***** DATASET EXTRACT *****
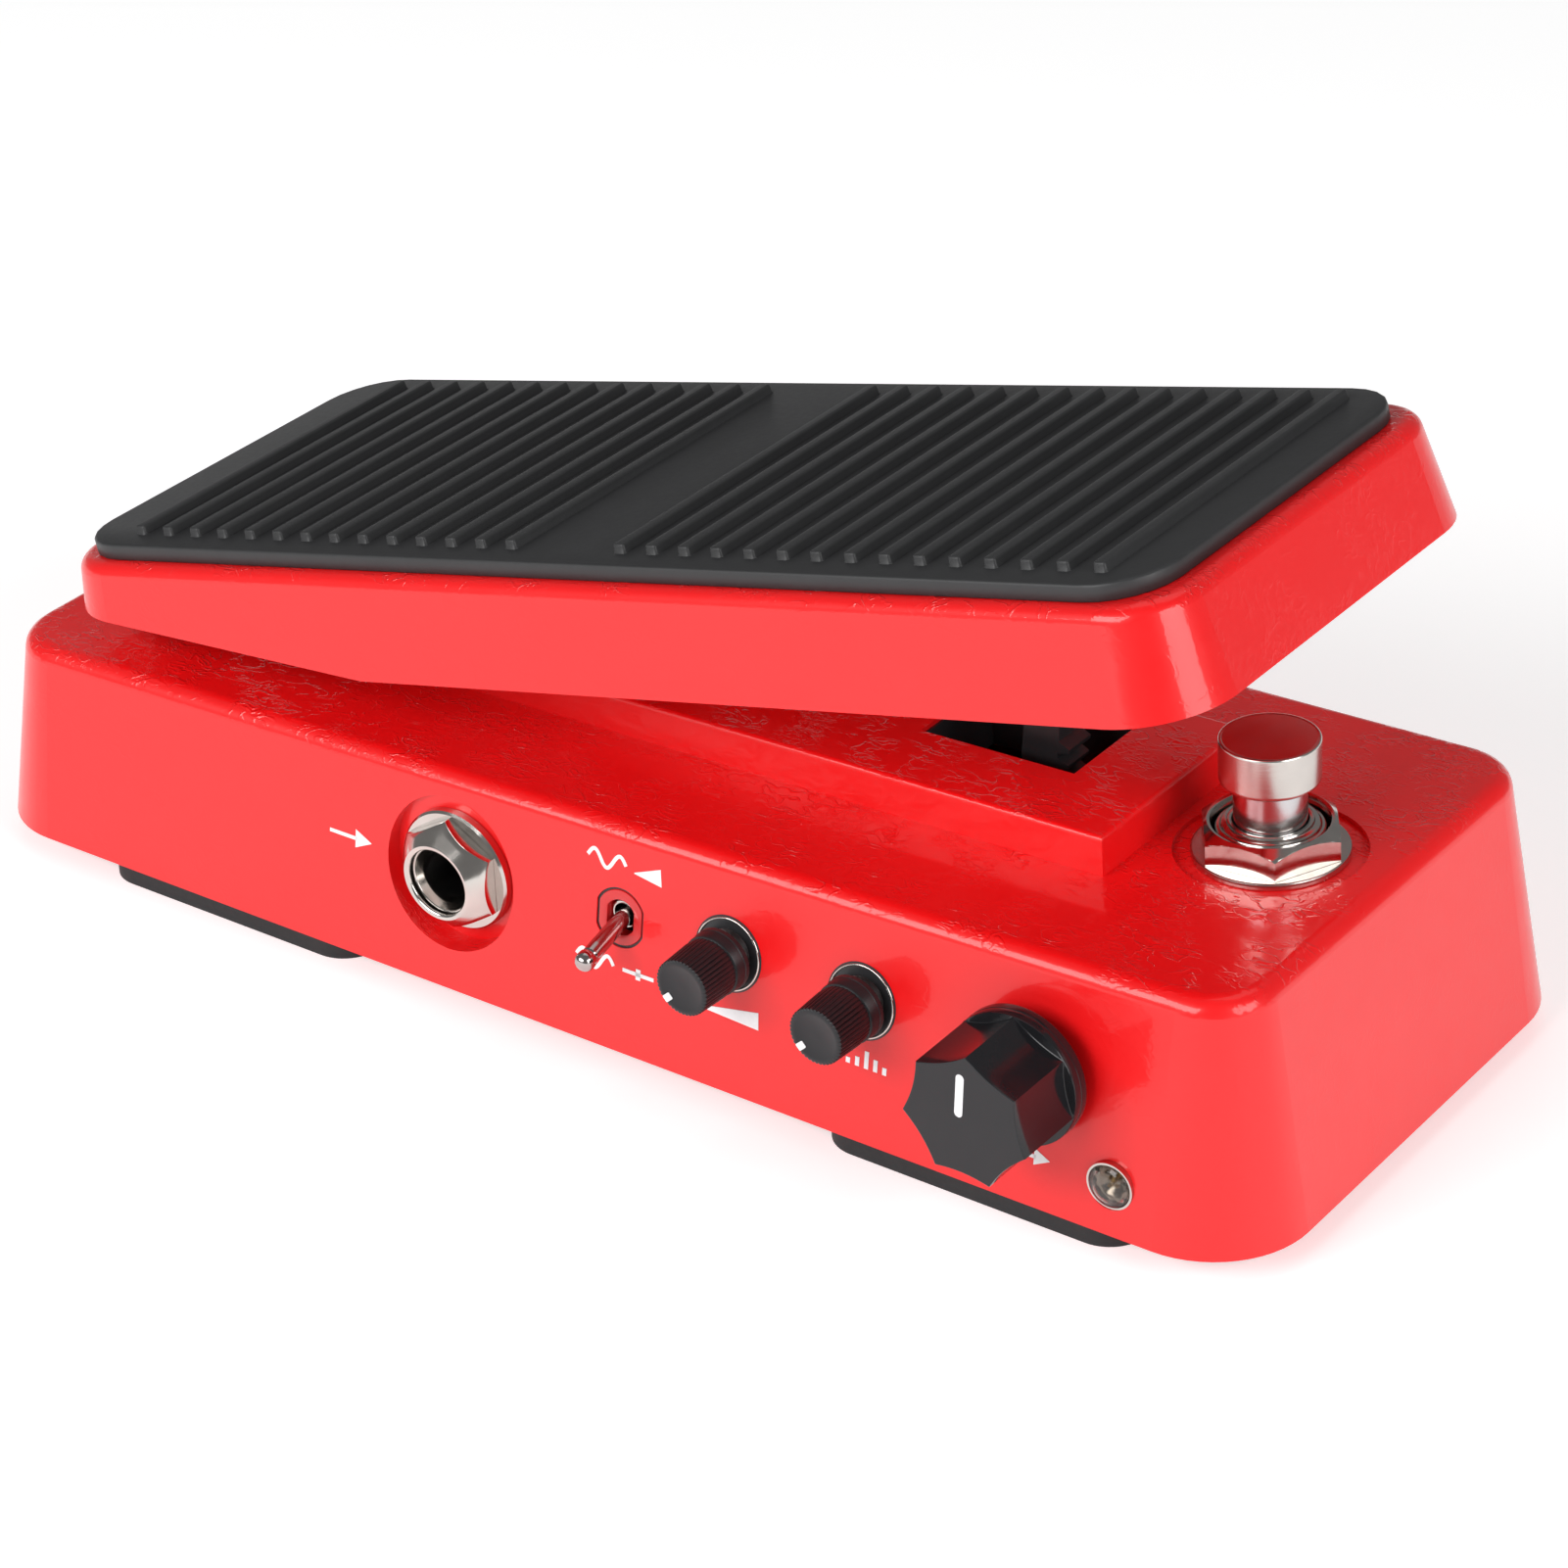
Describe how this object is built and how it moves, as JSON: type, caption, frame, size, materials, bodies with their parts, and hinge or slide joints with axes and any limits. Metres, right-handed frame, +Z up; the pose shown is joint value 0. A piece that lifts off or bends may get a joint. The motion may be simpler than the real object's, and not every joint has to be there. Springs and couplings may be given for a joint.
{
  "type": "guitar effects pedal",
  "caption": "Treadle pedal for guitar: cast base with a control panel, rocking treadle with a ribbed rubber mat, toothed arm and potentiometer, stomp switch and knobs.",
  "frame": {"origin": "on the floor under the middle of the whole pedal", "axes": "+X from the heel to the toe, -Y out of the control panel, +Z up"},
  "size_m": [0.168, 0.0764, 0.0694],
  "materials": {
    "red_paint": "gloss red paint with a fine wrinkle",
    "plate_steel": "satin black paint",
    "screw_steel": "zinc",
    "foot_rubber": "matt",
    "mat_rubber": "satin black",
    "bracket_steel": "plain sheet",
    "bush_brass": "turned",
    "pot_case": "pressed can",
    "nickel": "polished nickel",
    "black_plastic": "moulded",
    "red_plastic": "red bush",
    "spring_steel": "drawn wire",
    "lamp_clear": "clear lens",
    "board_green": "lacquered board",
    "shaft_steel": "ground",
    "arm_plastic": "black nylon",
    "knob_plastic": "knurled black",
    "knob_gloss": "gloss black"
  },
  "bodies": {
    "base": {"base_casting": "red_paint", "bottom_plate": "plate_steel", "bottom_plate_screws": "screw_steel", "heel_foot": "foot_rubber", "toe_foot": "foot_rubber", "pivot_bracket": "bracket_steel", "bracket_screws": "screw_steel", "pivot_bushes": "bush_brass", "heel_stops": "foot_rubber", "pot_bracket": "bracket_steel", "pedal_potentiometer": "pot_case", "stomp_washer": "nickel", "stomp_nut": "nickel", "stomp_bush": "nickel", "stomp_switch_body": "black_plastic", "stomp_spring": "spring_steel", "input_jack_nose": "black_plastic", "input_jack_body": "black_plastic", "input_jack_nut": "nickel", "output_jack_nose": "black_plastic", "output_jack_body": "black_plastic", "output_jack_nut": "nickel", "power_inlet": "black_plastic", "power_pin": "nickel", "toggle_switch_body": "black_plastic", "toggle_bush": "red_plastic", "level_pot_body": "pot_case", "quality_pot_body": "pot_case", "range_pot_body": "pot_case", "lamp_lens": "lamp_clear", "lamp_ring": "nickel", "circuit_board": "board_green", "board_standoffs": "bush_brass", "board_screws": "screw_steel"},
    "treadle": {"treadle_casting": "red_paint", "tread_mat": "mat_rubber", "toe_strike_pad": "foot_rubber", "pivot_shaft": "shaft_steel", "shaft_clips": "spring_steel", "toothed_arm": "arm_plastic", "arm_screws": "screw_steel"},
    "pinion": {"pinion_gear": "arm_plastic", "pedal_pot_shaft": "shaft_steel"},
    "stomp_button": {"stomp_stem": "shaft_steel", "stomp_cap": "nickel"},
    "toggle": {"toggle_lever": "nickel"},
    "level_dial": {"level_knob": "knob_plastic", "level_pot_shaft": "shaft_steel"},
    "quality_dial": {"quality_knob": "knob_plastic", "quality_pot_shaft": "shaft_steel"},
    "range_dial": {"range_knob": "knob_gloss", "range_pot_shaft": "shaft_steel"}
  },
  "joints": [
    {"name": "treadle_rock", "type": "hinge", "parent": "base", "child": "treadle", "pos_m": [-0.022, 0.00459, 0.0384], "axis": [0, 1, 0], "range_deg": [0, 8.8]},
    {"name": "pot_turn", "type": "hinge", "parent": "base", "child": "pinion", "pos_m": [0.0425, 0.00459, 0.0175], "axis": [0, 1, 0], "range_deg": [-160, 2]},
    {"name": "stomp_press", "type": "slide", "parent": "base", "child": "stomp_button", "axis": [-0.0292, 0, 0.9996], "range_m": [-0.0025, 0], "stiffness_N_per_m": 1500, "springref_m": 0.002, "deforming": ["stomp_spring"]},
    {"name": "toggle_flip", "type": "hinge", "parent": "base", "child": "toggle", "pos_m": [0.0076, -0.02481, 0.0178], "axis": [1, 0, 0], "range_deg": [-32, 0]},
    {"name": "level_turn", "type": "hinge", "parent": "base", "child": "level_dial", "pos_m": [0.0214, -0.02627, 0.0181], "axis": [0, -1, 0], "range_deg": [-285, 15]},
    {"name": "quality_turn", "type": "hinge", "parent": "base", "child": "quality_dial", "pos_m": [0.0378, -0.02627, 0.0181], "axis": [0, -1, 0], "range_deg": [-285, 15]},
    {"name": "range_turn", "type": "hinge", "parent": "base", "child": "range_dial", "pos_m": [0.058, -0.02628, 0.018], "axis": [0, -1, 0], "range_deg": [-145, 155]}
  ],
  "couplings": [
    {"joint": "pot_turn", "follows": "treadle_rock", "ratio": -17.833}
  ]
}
*****
TASK TO COMPLETE >> Your task is to repeat the data exactly, with nothing left out.

SOLVED EXERCISE >>
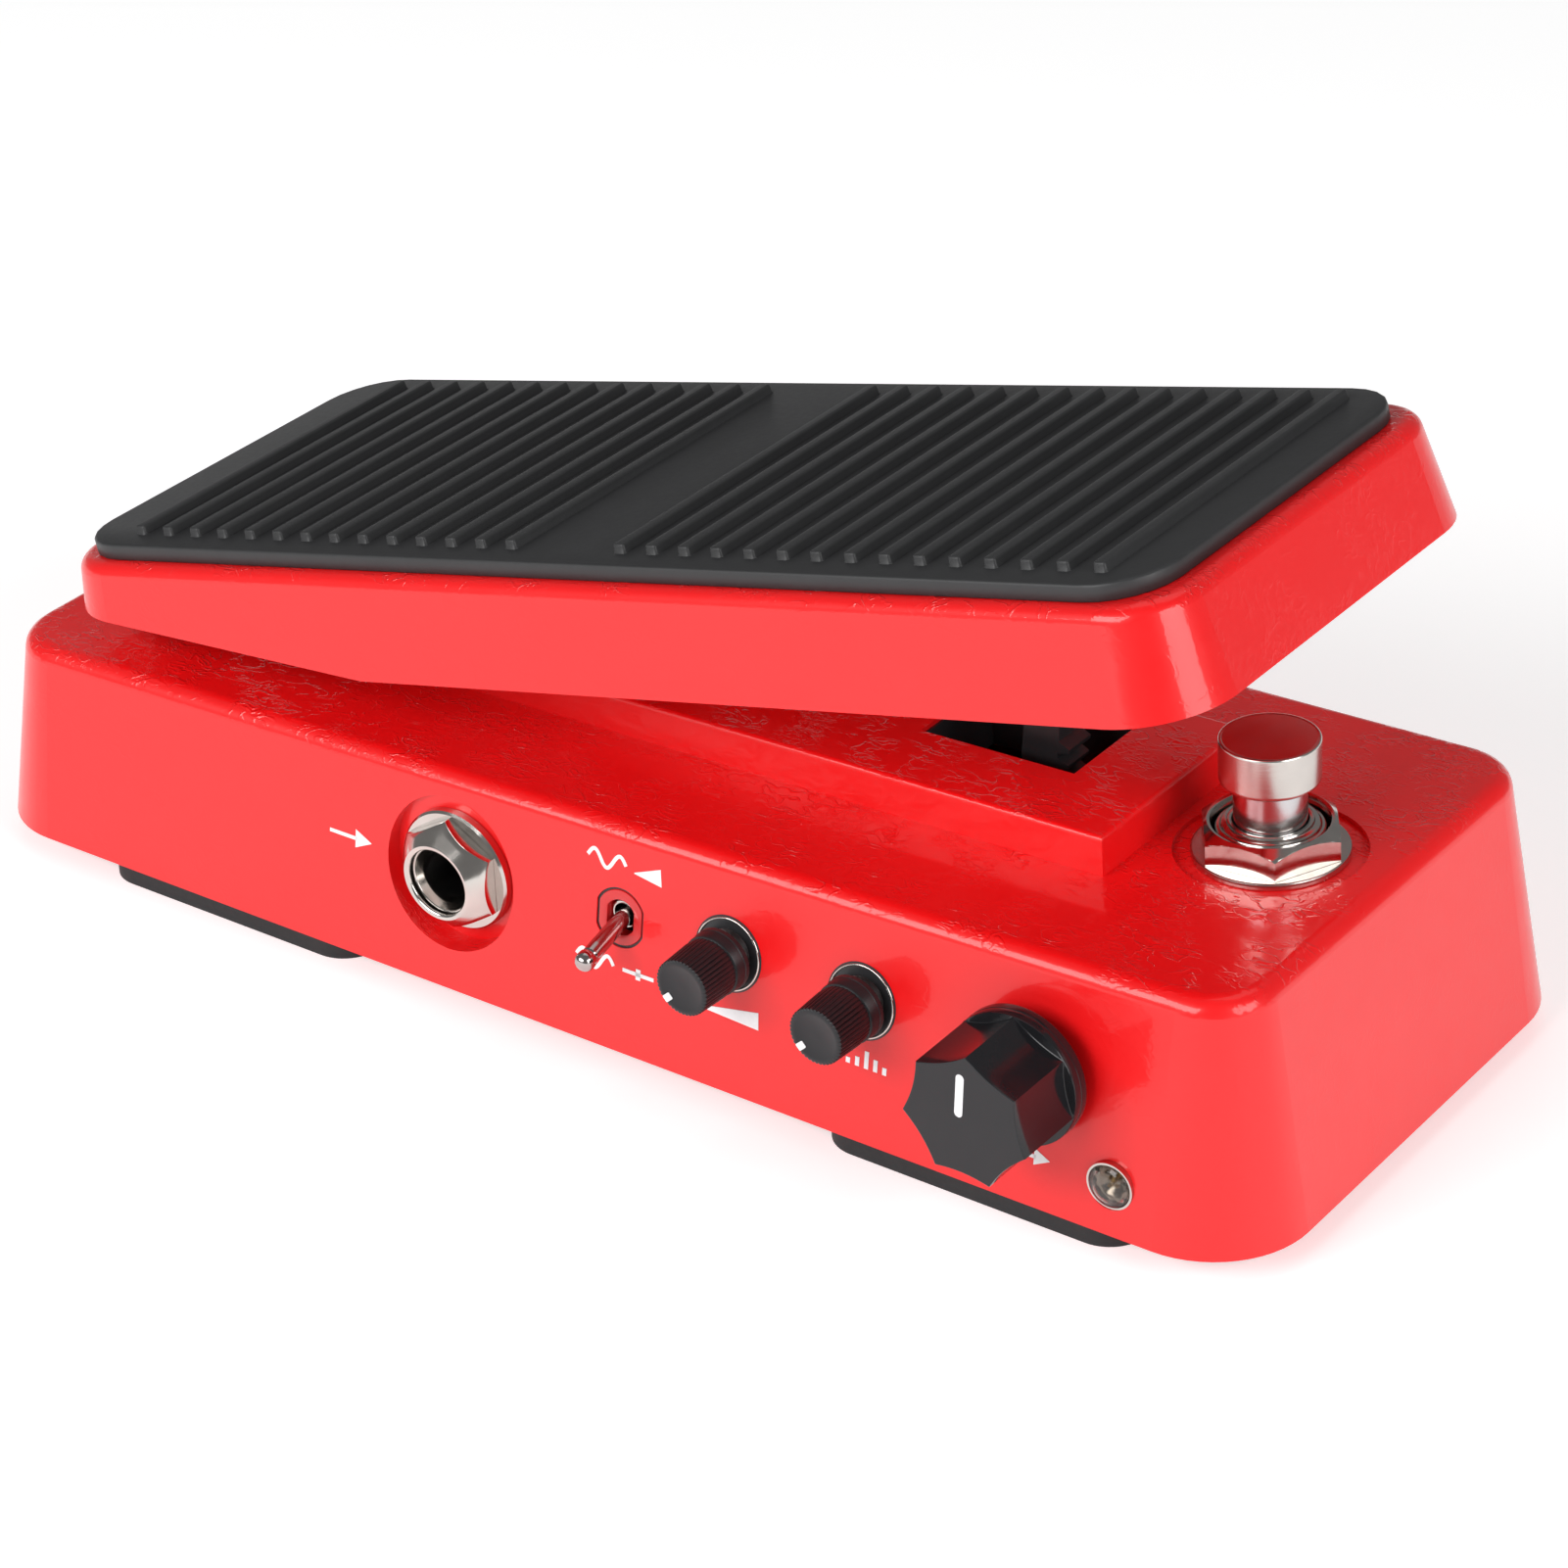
Describe how this object is built and how it moves, as JSON: type, caption, frame, size, materials, bodies with their parts, and hinge or slide joints with axes and any limits. Metres, right-handed frame, +Z up; the pose shown is joint value 0. A piece that lifts off or bends may get a joint. The motion may be simpler than the real object's, and not every joint has to be there. Springs and couplings may be given for a joint.
{
  "type": "guitar effects pedal",
  "caption": "Treadle pedal for guitar: cast base with a control panel, rocking treadle with a ribbed rubber mat, toothed arm and potentiometer, stomp switch and knobs.",
  "frame": {"origin": "on the floor under the middle of the whole pedal", "axes": "+X from the heel to the toe, -Y out of the control panel, +Z up"},
  "size_m": [0.168, 0.0764, 0.0694],
  "materials": {
    "red_paint": "gloss red paint with a fine wrinkle",
    "plate_steel": "satin black paint",
    "screw_steel": "zinc",
    "foot_rubber": "matt",
    "mat_rubber": "satin black",
    "bracket_steel": "plain sheet",
    "bush_brass": "turned",
    "pot_case": "pressed can",
    "nickel": "polished nickel",
    "black_plastic": "moulded",
    "red_plastic": "red bush",
    "spring_steel": "drawn wire",
    "lamp_clear": "clear lens",
    "board_green": "lacquered board",
    "shaft_steel": "ground",
    "arm_plastic": "black nylon",
    "knob_plastic": "knurled black",
    "knob_gloss": "gloss black"
  },
  "bodies": {
    "base": {"base_casting": "red_paint", "bottom_plate": "plate_steel", "bottom_plate_screws": "screw_steel", "heel_foot": "foot_rubber", "toe_foot": "foot_rubber", "pivot_bracket": "bracket_steel", "bracket_screws": "screw_steel", "pivot_bushes": "bush_brass", "heel_stops": "foot_rubber", "pot_bracket": "bracket_steel", "pedal_potentiometer": "pot_case", "stomp_washer": "nickel", "stomp_nut": "nickel", "stomp_bush": "nickel", "stomp_switch_body": "black_plastic", "stomp_spring": "spring_steel", "input_jack_nose": "black_plastic", "input_jack_body": "black_plastic", "input_jack_nut": "nickel", "output_jack_nose": "black_plastic", "output_jack_body": "black_plastic", "output_jack_nut": "nickel", "power_inlet": "black_plastic", "power_pin": "nickel", "toggle_switch_body": "black_plastic", "toggle_bush": "red_plastic", "level_pot_body": "pot_case", "quality_pot_body": "pot_case", "range_pot_body": "pot_case", "lamp_lens": "lamp_clear", "lamp_ring": "nickel", "circuit_board": "board_green", "board_standoffs": "bush_brass", "board_screws": "screw_steel"},
    "treadle": {"treadle_casting": "red_paint", "tread_mat": "mat_rubber", "toe_strike_pad": "foot_rubber", "pivot_shaft": "shaft_steel", "shaft_clips": "spring_steel", "toothed_arm": "arm_plastic", "arm_screws": "screw_steel"},
    "pinion": {"pinion_gear": "arm_plastic", "pedal_pot_shaft": "shaft_steel"},
    "stomp_button": {"stomp_stem": "shaft_steel", "stomp_cap": "nickel"},
    "toggle": {"toggle_lever": "nickel"},
    "level_dial": {"level_knob": "knob_plastic", "level_pot_shaft": "shaft_steel"},
    "quality_dial": {"quality_knob": "knob_plastic", "quality_pot_shaft": "shaft_steel"},
    "range_dial": {"range_knob": "knob_gloss", "range_pot_shaft": "shaft_steel"}
  },
  "joints": [
    {"name": "treadle_rock", "type": "hinge", "parent": "base", "child": "treadle", "pos_m": [-0.022, 0.00459, 0.0384], "axis": [0, 1, 0], "range_deg": [0, 8.8]},
    {"name": "pot_turn", "type": "hinge", "parent": "base", "child": "pinion", "pos_m": [0.0425, 0.00459, 0.0175], "axis": [0, 1, 0], "range_deg": [-160, 2]},
    {"name": "stomp_press", "type": "slide", "parent": "base", "child": "stomp_button", "axis": [-0.0292, 0, 0.9996], "range_m": [-0.0025, 0], "stiffness_N_per_m": 1500, "springref_m": 0.002, "deforming": ["stomp_spring"]},
    {"name": "toggle_flip", "type": "hinge", "parent": "base", "child": "toggle", "pos_m": [0.0076, -0.02481, 0.0178], "axis": [1, 0, 0], "range_deg": [-32, 0]},
    {"name": "level_turn", "type": "hinge", "parent": "base", "child": "level_dial", "pos_m": [0.0214, -0.02627, 0.0181], "axis": [0, -1, 0], "range_deg": [-285, 15]},
    {"name": "quality_turn", "type": "hinge", "parent": "base", "child": "quality_dial", "pos_m": [0.0378, -0.02627, 0.0181], "axis": [0, -1, 0], "range_deg": [-285, 15]},
    {"name": "range_turn", "type": "hinge", "parent": "base", "child": "range_dial", "pos_m": [0.058, -0.02628, 0.018], "axis": [0, -1, 0], "range_deg": [-145, 155]}
  ],
  "couplings": [
    {"joint": "pot_turn", "follows": "treadle_rock", "ratio": -17.833}
  ]
}